I was kitted out with a lovely mint green Brompton, Betty, for this trip around Europe, but I didn’t bring her in the end. It is at times frustrating not to have the freedom of a bike with me whenever I was, but I’m going to so many more destinations than I originally thought I might, some of which have very tight train connections, and I can hire a bike in pretty much every destination I’m in. In the meantime, Betty is resting up during the heat wave in Britain and will be become my commuting bike and train travelling companion on my return to Britain.
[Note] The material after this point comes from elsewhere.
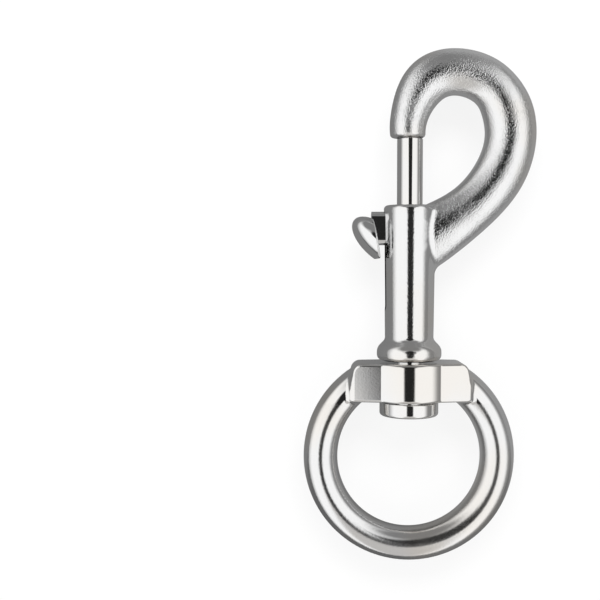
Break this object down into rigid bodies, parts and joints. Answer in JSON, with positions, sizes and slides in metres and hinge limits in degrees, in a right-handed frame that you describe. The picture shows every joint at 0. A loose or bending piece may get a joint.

Not it is time for a final run around the wonderful city that is Rotterdam, which a super maritime museum that I had time to visit this time round. Rotterdam hosts the national maritime collection and the former produce harbour is now home to the collection, which also proudly claims one of each model of cargo crane that has worked Rotterdam docks, too. It makes for a brilliant set of shapes at sunset. Another set of shapes is Maashaven, to the south of the city centre, which I have the privilege of looking over each night:

I’ve learned a lot in the last few days and been to some excellent museums and art galleries. I’ve been in grateful receipt of the act of kindness of a stranger, who found the OV-chipkaart – the equivalent of an Oystercard that works on any bus, tram, metro or train in the whole of the Netherlands (oh look, a national public transport network. Who knew?) – that I’d dropped and very helpfully handed it in to a nearby store. I’ve learned a bit more Dutch and had the confidence to speak a bit of it, too.
Tomorrow, Hannover. Somewhere completely new to me – I’m looking forward to it.